Gather up the lines that contain "materials".

** start of SOURCE EXCERPT **

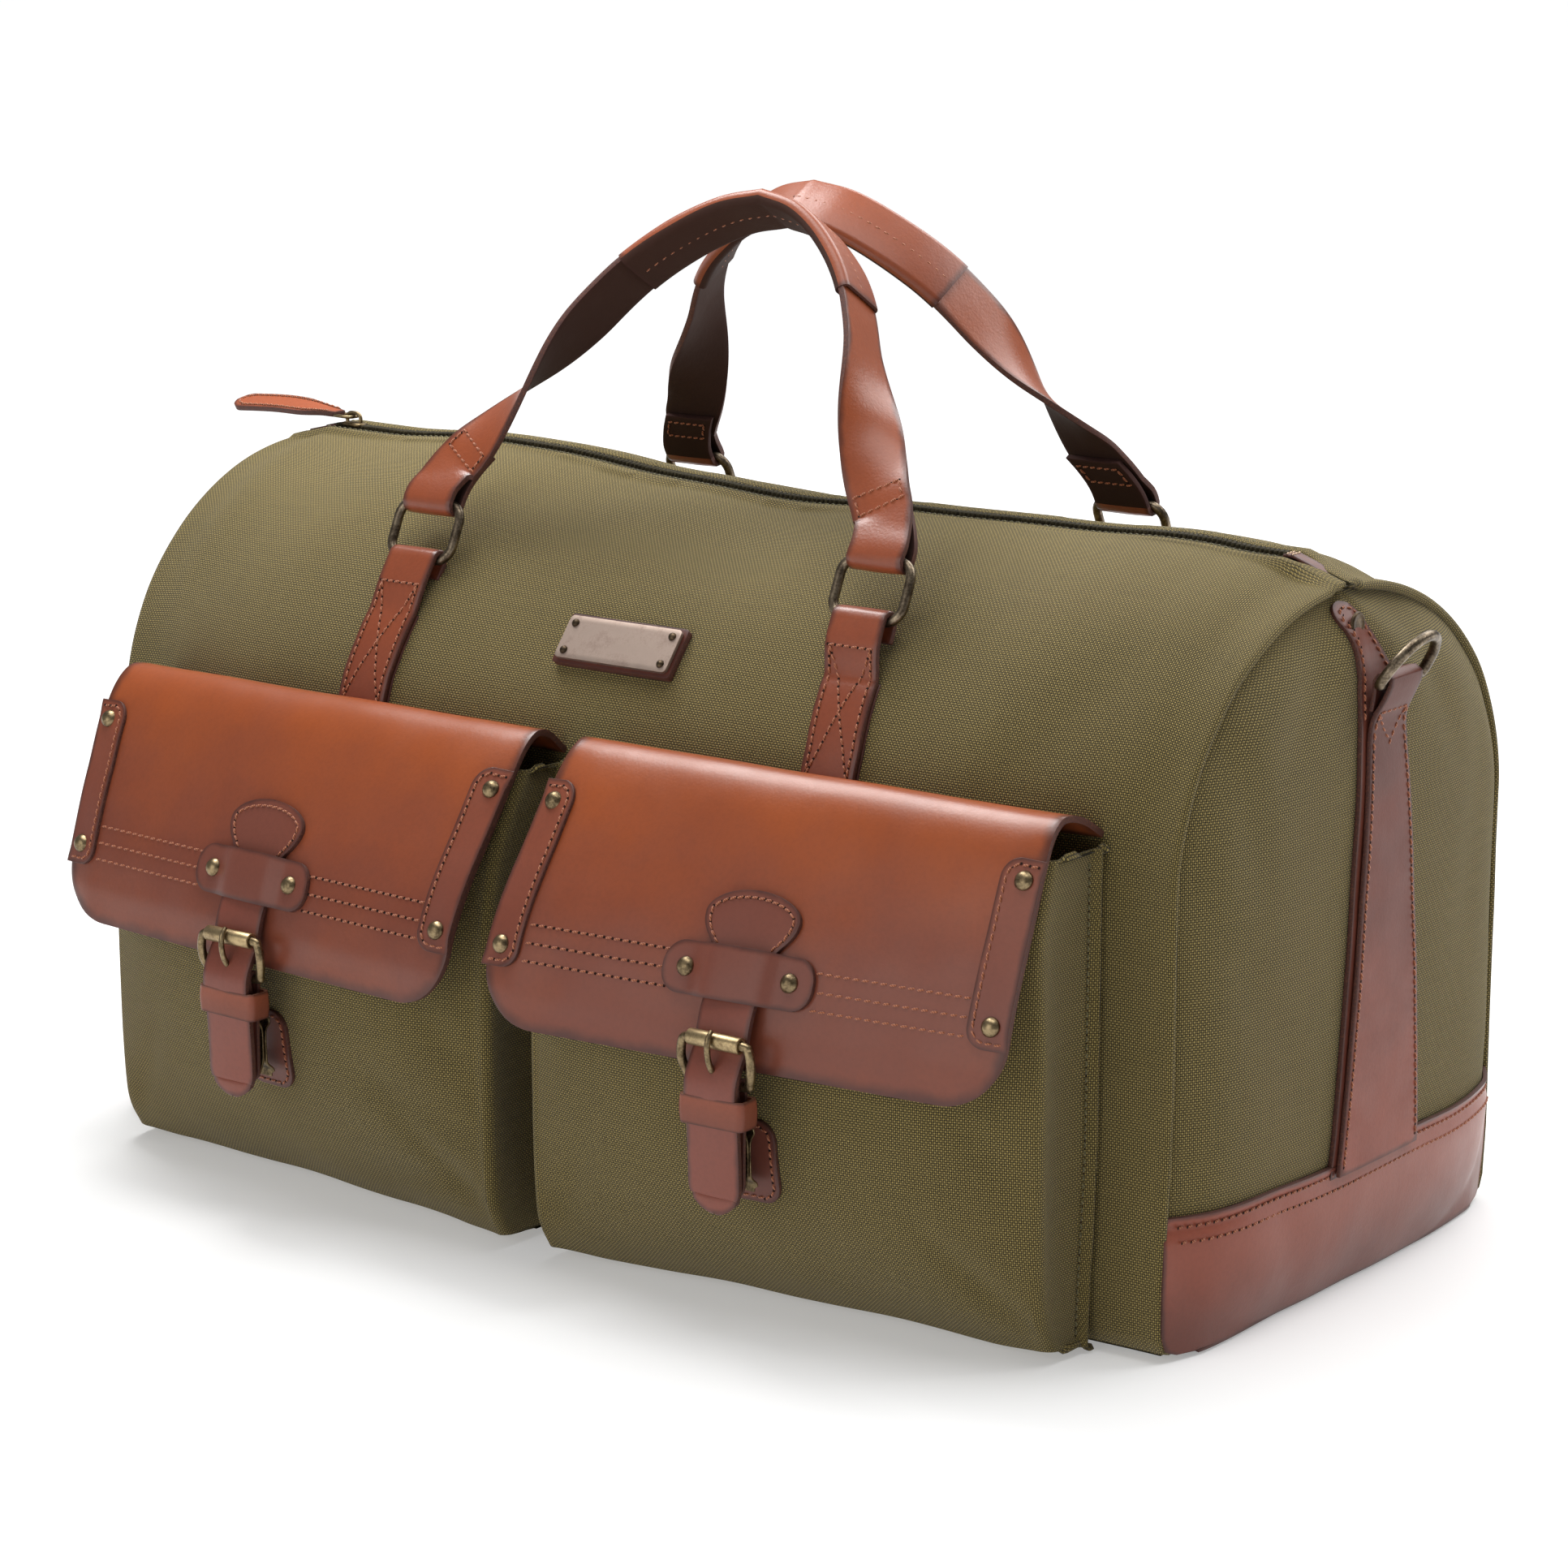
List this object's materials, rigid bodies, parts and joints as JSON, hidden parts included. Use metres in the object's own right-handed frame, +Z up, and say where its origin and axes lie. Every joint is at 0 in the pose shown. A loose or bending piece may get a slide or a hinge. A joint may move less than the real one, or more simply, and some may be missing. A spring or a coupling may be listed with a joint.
{
  "type": "duffel bag",
  "caption": "Canvas weekender duffel bag with leather trim, zipped top, buckled front pockets, two ring-mounted carrying handles and end D-rings.",
  "frame": {"origin": "centre of the flat bottom of the main compartment, on the surface that the bag stands on", "axes": "+X to the bag's right end as seen from its pocketed front, -Y to the front, +Z up"},
  "size_m": [0.675, 0.3712, 0.4511],
  "materials": {
    "canvas": "coarse olive cotton canvas",
    "zip_tape": "olive woven tape with moulded teeth",
    "tan_leather": "smooth tan leather with a soft sheen",
    "red_leather": "smooth reddish brown leather",
    "dark_leather": "smooth dark brown leather",
    "brass": "antique brass",
    "plate_brass": "antique copper-toned brass",
    "board": "stiff fibreboard"
  },
  "bodies": {
    "root": {"front_panel": "canvas", "rear_panel": "canvas", "bottom_panel": "canvas", "base_board": "board", "front_zip_tape": "zip_tape", "rear_zip_tape": "zip_tape", "zip_end_tab": "tan_leather", "blank_plate": "plate_brass", "left_end_panel": "canvas", "left_end_base": "red_leather", "left_end_backing": "dark_leather", "left_end_strap": "red_leather", "left_pocket": "canvas", "left_flap_root": "tan_leather", "left_clip_patch": "red_leather", "left_clip_base": "brass", "right_end_panel": "canvas", "right_end_base": "red_leather", "right_end_backing": "dark_leather", "right_end_strap": "red_leather", "right_pocket": "canvas", "right_flap_root": "tan_leather", "right_clip_patch": "red_leather", "right_clip_base": "brass", "front_left_anchor": "red_leather", "front_right_anchor": "red_leather", "rear_left_anchor": "red_leather", "rear_right_anchor": "red_leather"},
    "left_flap": {"left_flap": "tan_leather", "left_flap_left_strip": "red_leather", "left_flap_right_strip": "red_leather", "left_keeper_bar": "dark_leather"},
    "left_strap": {"left_buckle_strap": "dark_leather", "left_buckle_frame": "brass", "left_buckle_tab": "dark_leather", "left_keeper_loop": "tan_leather"},
    "left_roller": {"left_buckle_roller": "brass"},
    "left_prong": {"left_buckle_prong": "brass"},
    "right_flap": {"right_flap": "tan_leather", "right_flap_left_strip": "red_leather", "right_flap_right_strip": "red_leather", "right_keeper_bar": "dark_leather"},
    "right_strap": {"right_buckle_strap": "dark_leather", "right_buckle_frame": "brass", "right_buckle_tab": "dark_leather", "right_keeper_loop": "tan_leather"},
    "right_roller": {"right_buckle_roller": "brass"},
    "right_prong": {"right_buckle_prong": "brass"},
    "front_rings": {"front_left_ring": "brass", "front_right_ring": "brass"},
    "front_handle": {"front_handle_strap": "red_leather", "front_handle_grip": "tan_leather"},
    "rear_rings": {"rear_left_ring": "brass", "rear_right_ring": "brass"},
    "rear_handle": {"rear_handle_strap": "red_leather", "rear_handle_grip": "tan_leather"},
    "left_d_ring": {"left_d_ring": "brass"},
    "right_d_ring": {"right_d_ring": "brass"},
    "zip_slider": {"zip_slider": "brass"},
    "zip_puller": {"zip_puller": "tan_leather"}
  },
  "joints": [
    {"name": "left_flap_hinge", "type": "hinge", "parent": "root", "child": "left_flap", "pos_m": [-0.136, -0.158, 0.2255], "axis": [-1, 0, 0], "range_deg": [0, 130]},
    {"name": "left_strap_swing", "type": "hinge", "parent": "left_flap", "child": "left_strap", "pos_m": [-0.136, -0.2134, 0.146], "axis": [-1, 0, 0], "range_deg": [0, 60]},
    {"name": "left_roller_spin", "type": "hinge", "parent": "left_strap", "child": "left_roller", "pos_m": [-0.136, -0.2232, 0.129], "axis": [1, 0, 0], "continuous": true},
    {"name": "left_prong_lift", "type": "hinge", "parent": "left_strap", "child": "left_prong", "pos_m": [-0.136, -0.2204, 0.111], "axis": [1, 0, 0], "range_deg": [0, 25]},
    {"name": "right_flap_hinge", "type": "hinge", "parent": "root", "child": "right_flap", "pos_m": [0.136, -0.158, 0.2255], "axis": [-1, 0, 0], "range_deg": [0, 130]},
    {"name": "right_strap_swing", "type": "hinge", "parent": "right_flap", "child": "right_strap", "pos_m": [0.136, -0.2134, 0.146], "axis": [-1, 0, 0], "range_deg": [0, 60]},
    {"name": "right_roller_spin", "type": "hinge", "parent": "right_strap", "child": "right_roller", "pos_m": [0.136, -0.2232, 0.129], "axis": [1, 0, 0], "continuous": true},
    {"name": "right_prong_lift", "type": "hinge", "parent": "right_strap", "child": "right_prong", "pos_m": [0.136, -0.2204, 0.111], "axis": [1, 0, 0], "range_deg": [0, 25]},
    {"name": "front_ring_swing", "type": "hinge", "parent": "root", "child": "front_rings", "pos_m": [0, -0.107, 0.2835], "axis": [-1, 0, 0], "range_deg": [-30, 0]},
    {"name": "front_handle_swing", "type": "hinge", "parent": "front_rings", "child": "front_handle", "pos_m": [0, -0.096, 0.3075], "axis": [-1, 0, 0], "range_deg": [-130, 0]},
    {"name": "rear_ring_swing", "type": "hinge", "parent": "root", "child": "rear_rings", "pos_m": [0, 0.107, 0.2835], "axis": [1, 0, 0], "range_deg": [-30, 0]},
    {"name": "rear_handle_swing", "type": "hinge", "parent": "rear_rings", "child": "rear_handle", "pos_m": [0, 0.096, 0.3075], "axis": [1, 0, 0], "range_deg": [-130, 0]},
    {"name": "left_d_ring_swing", "type": "hinge", "parent": "root", "child": "left_d_ring", "pos_m": [-0.31921, 0.007, 0.264], "axis": [0, 1, 0], "range_deg": [-115, 30]},
    {"name": "right_d_ring_swing", "type": "hinge", "parent": "root", "child": "right_d_ring", "pos_m": [0.31832, 0.007, 0.264], "axis": [0, -1, 0], "range_deg": [-115, 30]},
    {"name": "zip_slide", "type": "slide", "parent": "root", "child": "zip_slider", "axis": [0.9999, 0, -0.0167], "range_m": [0, 0.515]},
    {"name": "puller_lift", "type": "hinge", "parent": "zip_slider", "child": "zip_puller", "pos_m": [-0.262, 0, 0.32472], "axis": [0, 1, 0], "range_deg": [0, 150]}
  ]
}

** end of SOURCE EXCERPT **

RIGHT ANSWER:
List this object's materials, rigid bodies, parts and joints as JSON, hidden parts included. Use metres in the object's own right-handed frame, +Z up, and say where its origin and axes lie. Every joint is at 0 in the pose shown. A loose or bending piece may get a slide or a hinge. A joint may move less than the real one, or more simply, and some may be missing. A spring or a coupling may be listed with a joint.
  "materials": {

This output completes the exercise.